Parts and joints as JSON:
»»
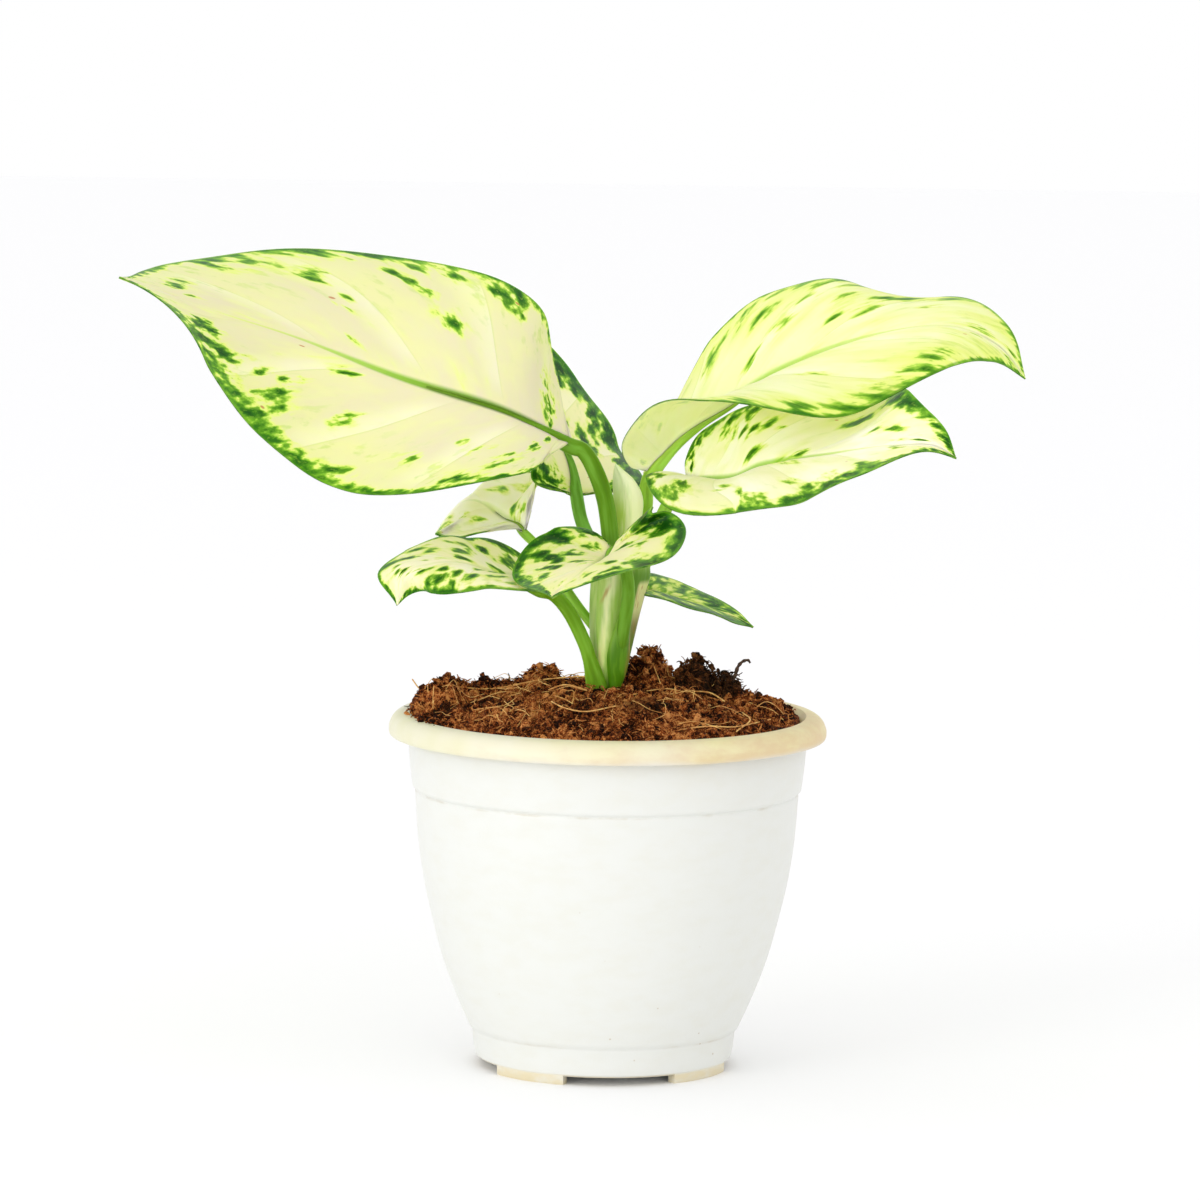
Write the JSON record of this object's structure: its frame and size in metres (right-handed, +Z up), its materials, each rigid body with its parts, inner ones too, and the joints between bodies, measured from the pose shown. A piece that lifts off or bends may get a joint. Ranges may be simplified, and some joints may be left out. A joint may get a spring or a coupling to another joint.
{
  "type": "potted plant",
  "caption": "Young Chinese evergreen with broad cream and green leaves on curved stalks, growing in brown soil in a white round plastic nursery pot with a rolled lip, a collar and low feet.",
  "frame": {"origin": "middle of the bounding box on the ground; the pot's axis stands 10.8 mm along +X from it", "axes": "+Z up; +X towards the tips of the two right leaves and along the plant's widest extent; -Y towards the viewer of the picture"},
  "size_m": [0.2565, 0.125, 0.2301],
  "materials": {
    "pot": "moulded white polypropylene, cream stains on the lip and feet",
    "soil": "crumbly coco peat",
    "stem": "fleshy pale green sheaths",
    "leaf_spear": "thin pale sheath",
    "leaf_left_big": "waxy leaf, cream with green mottled margin",
    "leaf_right_upper": "waxy leaf, yellow-green with green margin",
    "leaf_right_lower": "waxy leaf, cream with green mottled margin",
    "leaf_back": "waxy leaf, mottled green and cream",
    "leaf_front": "waxy leaf, green with cream streaks",
    "leaf_left_lower": "waxy leaf, cream with green streaks",
    "leaf_left_middle": "waxy leaf, cream",
    "leaf_right_small": "waxy leaf, dark green with cream spots"
  },
  "bodies": {
    "root": {"pot": "pot", "soil": "soil", "stem": "stem", "leaf_spear": "leaf_spear", "leaf_left_big": "leaf_left_big", "leaf_right_upper": "leaf_right_upper", "leaf_right_lower": "leaf_right_lower", "leaf_back": "leaf_back", "leaf_front": "leaf_front", "leaf_left_lower": "leaf_left_lower", "leaf_left_middle": "leaf_left_middle", "leaf_right_small": "leaf_right_small"}
  },
  "joints": []
}
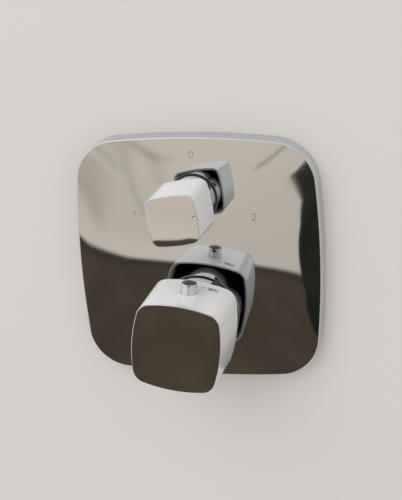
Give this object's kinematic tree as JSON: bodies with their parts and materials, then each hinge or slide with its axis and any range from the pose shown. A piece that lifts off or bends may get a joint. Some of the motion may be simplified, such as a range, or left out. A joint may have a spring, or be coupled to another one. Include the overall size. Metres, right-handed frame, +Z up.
{
  "type": "thermostatic shower valve",
  "caption": "Concealed shower mixer with a bowed square cover plate, a large square temperature knob with a safety button and a smaller shut-off and diverter knob.",
  "frame": {"origin": "centre of the cover plate's back, on the finished wall", "axes": "+Y into the wall, +Z up along the upper outlet, +X to the right seen from the room, along the cold inlet"},
  "size_m": [0.155, 0.138, 0.168],
  "materials": {
    "chrome_plate": "polished chrome on brass sheet",
    "chrome_trim": "polished chrome",
    "white_lacquer": "glossy white",
    "black_plastic": "matt black, moulded",
    "grey_plastic": "matt grey, moulded",
    "acetal": "natural white, moulded",
    "brass": "cast and turned brass",
    "steel": "stainless steel",
    "rubber": "black rubber",
    "foam": "closed-cell foam rubber",
    "ceramic": "lapped alumina",
    "copper": "copper casing"
  },
  "bodies": {
    "valve": {"cover_plate": "chrome_plate", "wall_gasket": "foam", "plate_carrier": "grey_plastic", "carrier_pillars": "brass", "carrier_screws": "steel", "thermostat_sleeve": "chrome_trim", "thermostat_sleeve_holder": "black_plastic", "thermostat_sleeve_seal": "rubber", "diverter_sleeve": "chrome_trim", "diverter_sleeve_holder": "black_plastic", "diverter_sleeve_seal": "rubber", "thermostat_headpiece": "brass", "thermostat_nut": "brass", "temperature_stop_ring": "acetal", "regulator_housing": "acetal", "regulator_seals": "rubber", "regulator_screens": "steel", "mixing_basket": "acetal", "return_spring": "steel", "diverter_headpiece": "brass", "diverter_seal": "rubber", "diverter_nut": "brass", "fixed_disc": "ceramic", "disc_seal": "rubber", "valve_body": "brass", "passage_plugs": "brass", "check_valve_seals": "rubber", "hot_check_valve": "acetal", "hot_check_spring": "steel", "hot_strainer": "steel", "cold_check_valve": "acetal", "cold_check_spring": "steel", "cold_strainer": "steel"},
    "thermostat_knob": {"thermostat_knob_shell": "white_lacquer", "thermostat_knob_face": "chrome_trim", "thermostat_knob_core": "black_plastic", "thermostat_knob_screw": "steel", "thermostat_spindle": "brass", "thermostat_spindle_seal": "rubber", "button_spring": "steel"},
    "safety_button": {"safety_button": "chrome_trim"},
    "adjusting_nut": {"adjusting_nut": "brass", "overload_clip": "steel", "overload_plunger": "brass", "overload_spring": "steel", "wax_pin": "steel"},
    "regulating_piston": {"regulating_piston": "acetal", "wax_element": "copper"},
    "diverter_knob": {"diverter_knob_shell": "white_lacquer", "diverter_knob_face": "chrome_trim", "diverter_knob_core": "black_plastic", "diverter_knob_screw": "steel", "diverter_spindle": "brass", "diverter_spindle_seal": "rubber", "disc_driver": "acetal", "moving_disc": "ceramic"},
    "hot_check_poppet": {"hot_check_poppet": "acetal"},
    "cold_check_poppet": {"cold_check_poppet": "acetal"}
  },
  "joints": [
    {"name": "thermostat_turn", "type": "hinge", "parent": "valve", "child": "thermostat_knob", "pos_m": [0, 0, -0.0348], "axis": [0, -1, 0], "range_deg": [-182.6, 102.4]},
    {"name": "safety_button_press", "type": "slide", "parent": "thermostat_knob", "child": "safety_button", "axis": [-0.1288, 0, -0.9917], "range_m": [0, 0.003], "stiffness_N_per_m": 300, "springref_m": -0.004, "deforming": ["button_spring"]},
    {"name": "adjusting_nut_travel", "type": "slide", "parent": "valve", "child": "adjusting_nut", "axis": [0, -1, 0], "range_m": [-0.0033, 0.0019]},
    {"name": "regulating_piston_travel", "type": "slide", "parent": "valve", "child": "regulating_piston", "axis": [0, -1, 0], "range_m": [-0.0005, 0.0003], "deforming": ["return_spring"]},
    {"name": "diverter_turn", "type": "hinge", "parent": "valve", "child": "diverter_knob", "pos_m": [0, 0, 0.0398], "axis": [0, -1, 0], "range_deg": [-24.8, 188.2]},
    {"name": "hot_check_open", "type": "slide", "parent": "valve", "child": "hot_check_poppet", "axis": [1, 0, 0], "range_m": [0, 0.0035], "stiffness_N_per_m": 60, "springref_m": -0.003, "deforming": ["hot_check_spring"]},
    {"name": "cold_check_open", "type": "slide", "parent": "valve", "child": "cold_check_poppet", "axis": [-1, 0, 0], "range_m": [0, 0.0035], "stiffness_N_per_m": 60, "springref_m": -0.003, "deforming": ["cold_check_spring"]}
  ],
  "couplings": [
    {"joint": "adjusting_nut_travel", "follows": "thermostat_turn", "m_per_rad": 0.001003},
    {"joint": "regulating_piston_travel", "follows": "thermostat_turn", "m_per_rad": 0.00015}
  ]
}
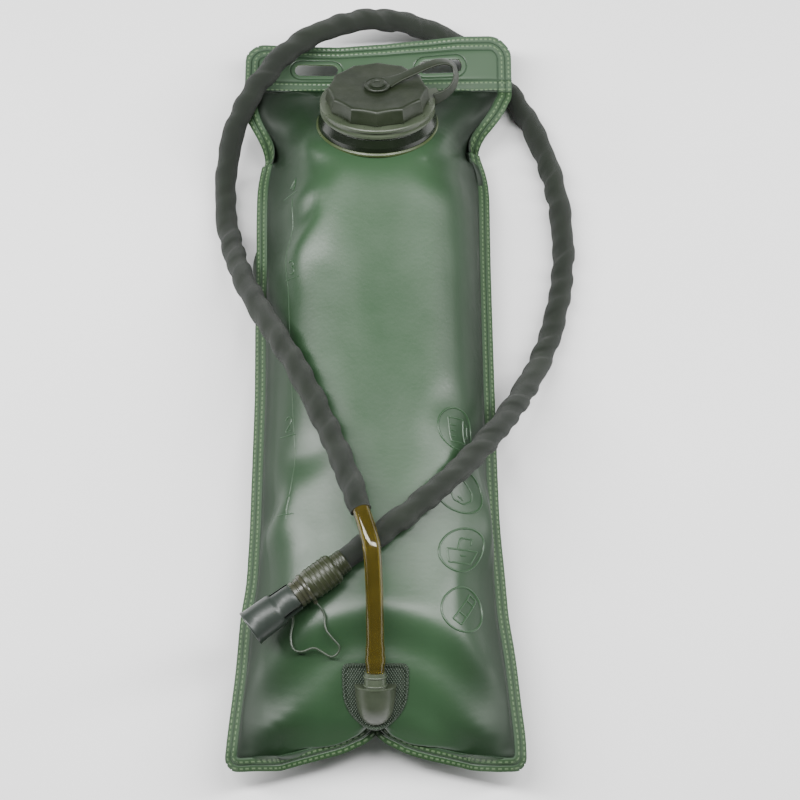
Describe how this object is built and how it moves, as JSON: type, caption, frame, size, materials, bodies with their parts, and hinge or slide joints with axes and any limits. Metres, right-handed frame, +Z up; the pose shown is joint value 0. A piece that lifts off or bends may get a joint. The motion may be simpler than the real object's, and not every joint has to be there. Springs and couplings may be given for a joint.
{
  "type": "hydration bladder",
  "caption": "Long inflated film reservoir lying flat, with a leaning screw-cap filler on a leash, a slotted header, and a sleeved drinking hose with a covered bite valve.",
  "frame": {"origin": "centre of the bag's box, on the surface it lies on", "axes": "+Y towards the header with the hanging slots, -Y towards the foot with the outlet port, +Z up out of the front face, X across the bag"},
  "size_m": [0.2279, 0.4889, 0.0932],
  "materials": {
    "film": "satin translucent film",
    "filler": "moulded, satin",
    "collar": "satin",
    "leash": "moulded, satin",
    "cap": "moulded, fine grain",
    "seal": "matte",
    "port": "moulded, knurled rim",
    "connector": "moulded, satin",
    "hose": "clear amber, polished",
    "sleeve": "woven, matte",
    "valve": "moulded, satin",
    "mouthpiece": "soft, matte",
    "cover": "moulded, satin",
    "tether": "satin cord"
  },
  "bodies": {
    "root": {"front_panel": "film", "back_panel": "film", "filler_neck": "filler", "neck_collar": "collar", "leash_ring": "leash", "port_base": "port", "port_boss": "port", "port_seal": "seal", "port_connector": "connector", "hose": "hose", "hose_sleeve": "sleeve", "valve_collar": "valve", "valve_grip": "valve", "tether_ring": "valve", "valve_neck": "valve", "tether": "tether"},
    "leash": {"leash_eye": "leash", "leash_strap": "leash"},
    "cap": {"cap": "cap", "cap_seal": "seal", "leash_button": "cap"},
    "mouthpiece": {"bite_valve": "mouthpiece"},
    "cover": {"dust_cover": "cover"}
  },
  "joints": [
    {"name": "cap_lift", "type": "slide", "parent": "root", "child": "leash", "axis": [0, 0.5446, 0.8387], "range_m": [0, 0.03]},
    {"name": "cap_turn", "type": "hinge", "parent": "leash", "child": "cap", "pos_m": [0, 0.163, 0.0493], "axis": [0, 0.5446, 0.8387], "range_deg": [0, 540]},
    {"name": "mouthpiece_twist", "type": "hinge", "parent": "root", "child": "mouthpiece", "pos_m": [-0.017, -0.119, 0.0723], "axis": [-0.8059, -0.589, -0.06], "range_deg": [0, 90]},
    {"name": "cover_pull", "type": "slide", "parent": "root", "child": "cover", "axis": [-0.8059, -0.589, -0.06], "range_m": [0, 0.036]}
  ]
}
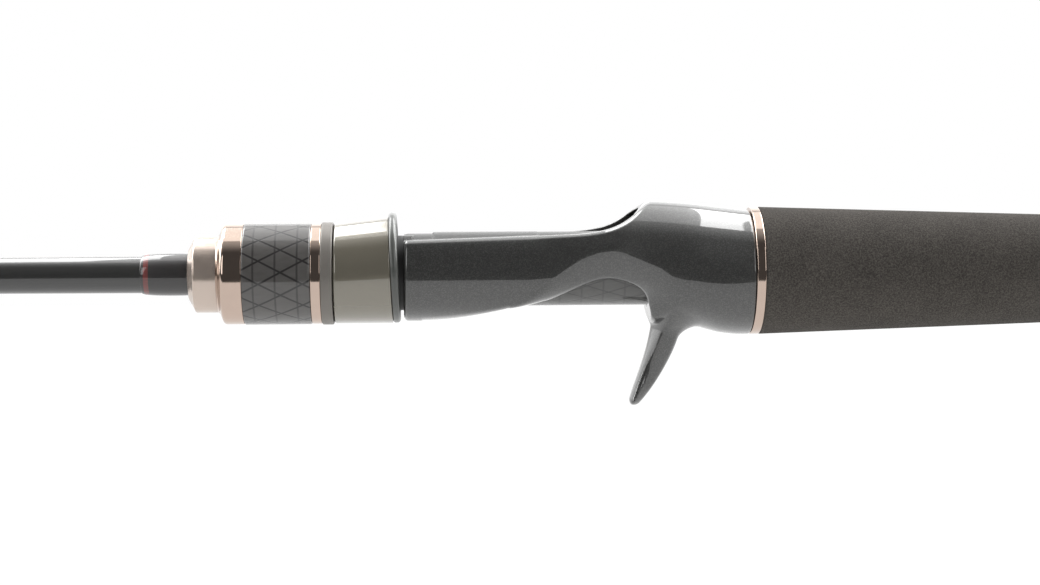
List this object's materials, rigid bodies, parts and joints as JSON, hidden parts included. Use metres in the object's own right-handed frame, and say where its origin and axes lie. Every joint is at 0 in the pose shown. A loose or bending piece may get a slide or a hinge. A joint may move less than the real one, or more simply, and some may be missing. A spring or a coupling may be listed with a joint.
{
  "type": "casting rod",
  "caption": "Two-piece casting fishing rod with a trigger reel seat, a screw-down front hood and lock nut, ringed line guides and a split foam grip; no reel.",
  "frame": {"origin": "middle of the reel bed, on its crown, where the reel foot sits; the rod's own axis runs 8.5 mm below it", "axes": "+X along the rod towards the butt, -X towards the tip, +Z out of the reel bed on the reel side, the trigger towards -Z"},
  "size_m": [1.3711, 0.0276, 0.0446],
  "materials": {
    "carbon_blank": "clear-coated black carbon blank",
    "thread": "dark thread under clear lacquer",
    "trim_thread": "dark red trim band under lacquer",
    "carbon_weave": "clear-coated carbon braid with fine diagonal and hoop lines",
    "rose_metal": "polished pinkish-brown anodised aluminium",
    "taupe_matte": "satin taupe grey",
    "gunmetal": "mirror-bright warm gunmetal",
    "rim_grey": "satin dark metallic grey",
    "seat_grey": "clear-coated dark grey with fine metallic flake",
    "nylon_black": "moulded black nylon",
    "arbor_foam": "rigid grey foam",
    "eva": "matte charcoal EVA foam with a fine grain",
    "butt_rubber": "matte black rubber",
    "guide_metal": "dark smoked steel",
    "ceramic": "polished dark ceramic"
  },
  "bodies": {
    "handle": {"butt_blank": "carbon_blank", "front_wrap": "thread", "front_trim_band": "trim_thread", "seat_tube": "carbon_weave", "thread_barrel": "nylon_black", "front_arbor": "arbor_foam", "rear_arbor": "arbor_foam", "seat_body": "seat_grey", "seat_ring": "rose_metal", "rear_grip": "eva", "grip_ring": "rose_metal", "butt_grip_ring": "rose_metal", "butt_grip": "eva", "butt_ring": "rose_metal", "butt_cap": "butt_rubber", "guide_7_frame": "guide_metal", "guide_7_ring": "ceramic", "guide_7_wrap": "thread"},
    "hood": {"hood_shell": "gunmetal", "hood_rim": "rim_grey"},
    "lock_nut": {"nut_front_ring": "rose_metal", "nut_core": "nylon_black", "nut_sleeve": "carbon_weave", "nut_rear_ring": "rose_metal", "thrust_washer": "taupe_matte"},
    "tip_section": {"tip_blank": "carbon_blank", "ferrule_wrap": "thread", "ferrule_band": "rose_metal", "tip_top": "guide_metal", "tip_top_ring": "ceramic", "tip_wrap": "thread", "guide_1_frame": "guide_metal", "guide_1_ring": "ceramic", "guide_1_wrap": "thread", "guide_2_frame": "guide_metal", "guide_2_ring": "ceramic", "guide_2_wrap": "thread", "guide_3_frame": "guide_metal", "guide_3_ring": "ceramic", "guide_3_wrap": "thread", "guide_4_frame": "guide_metal", "guide_4_ring": "ceramic", "guide_4_wrap": "thread", "guide_5_frame": "guide_metal", "guide_5_ring": "ceramic", "guide_5_wrap": "thread", "guide_6_frame": "guide_metal", "guide_6_ring": "ceramic", "guide_6_wrap": "thread"}
  },
  "joints": [
    {"name": "hood_slide", "type": "slide", "parent": "handle", "child": "hood", "axis": [-1, 0, 0], "range_m": [0, 0.011]},
    {"name": "nut_spin", "type": "hinge", "parent": "hood", "child": "lock_nut", "pos_m": [-0.045, 0, -0.0085], "axis": [-1, 0, 0], "range_deg": [0, 2640]},
    {"name": "tip_pull", "type": "slide", "parent": "handle", "child": "tip_section", "axis": [-1, 0, 0], "range_m": [0, 0.056]}
  ],
  "couplings": [
    {"joint": "hood_slide", "follows": "nut_spin", "m_per_rad": 0.00023873}
  ]
}
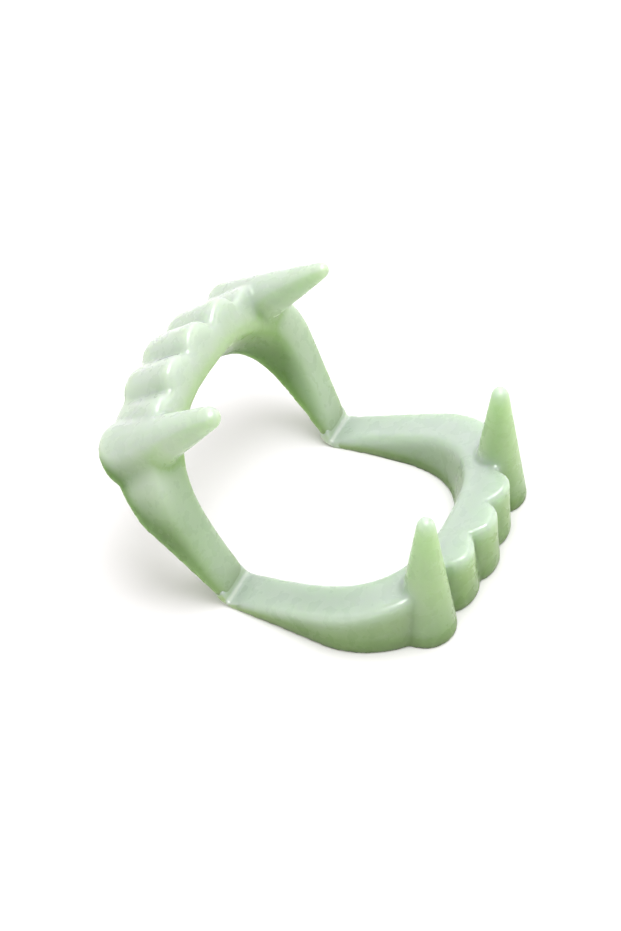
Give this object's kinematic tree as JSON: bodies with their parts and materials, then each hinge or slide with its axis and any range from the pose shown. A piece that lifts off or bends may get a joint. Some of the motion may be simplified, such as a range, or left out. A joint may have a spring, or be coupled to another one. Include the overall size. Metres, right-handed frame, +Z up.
{
  "type": "vampire fang denture",
  "caption": "Pale green glow-in-the-dark vampire teeth: upper and lower fanged arches of one soft moulding, joined by a thin living hinge at the back.",
  "frame": {"origin": "on the table, under the middle of the part's box", "axes": "+Z up, -Y towards the front teeth of the lower arch, X along the crease"},
  "size_m": [0.057, 0.0682, 0.0453],
  "materials": {
    "soft_glow_plastic": "translucent pale green soft plastic, satin gloss",
    "whitened_crease": "the same plastic, whitened by bending"
  },
  "bodies": {
    "lower": {"lower_arch": "soft_glow_plastic", "hinge_web_left": "whitened_crease", "hinge_web_right": "whitened_crease"},
    "upper": {"upper_arch": "soft_glow_plastic"}
  },
  "joints": [
    {"name": "crease", "type": "hinge", "parent": "lower", "child": "upper", "pos_m": [0, 0.0083, 0.00105], "axis": [1, 0, 0], "range_deg": [-54, 53]}
  ]
}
««
• [The problem]: Take every line containing the word "rigid" and copy it.

• [Correct answer]:
Write the JSON record of this object's structure: its frame and size in metres (right-handed, +Z up), its materials, each rigid body with its parts, inner ones too, and the joints between bodies, measured from the pose shown. A piece that lifts off or bends may get a joint. Ranges may be simplified, and some joints may be left out. A joint may get a spring or a coupling to another joint.
List this object's materials, rigid bodies, parts and joints as JSON, hidden parts included. Use metres in the object's own right-handed frame, and say where its origin and axes lie. Every joint is at 0 in the pose shown. A loose or bending piece may get a slide or a hinge. A joint may move less than the real one, or more simply, and some may be missing. A spring or a coupling may be listed with a joint.
    "arbor_foam": "rigid grey foam",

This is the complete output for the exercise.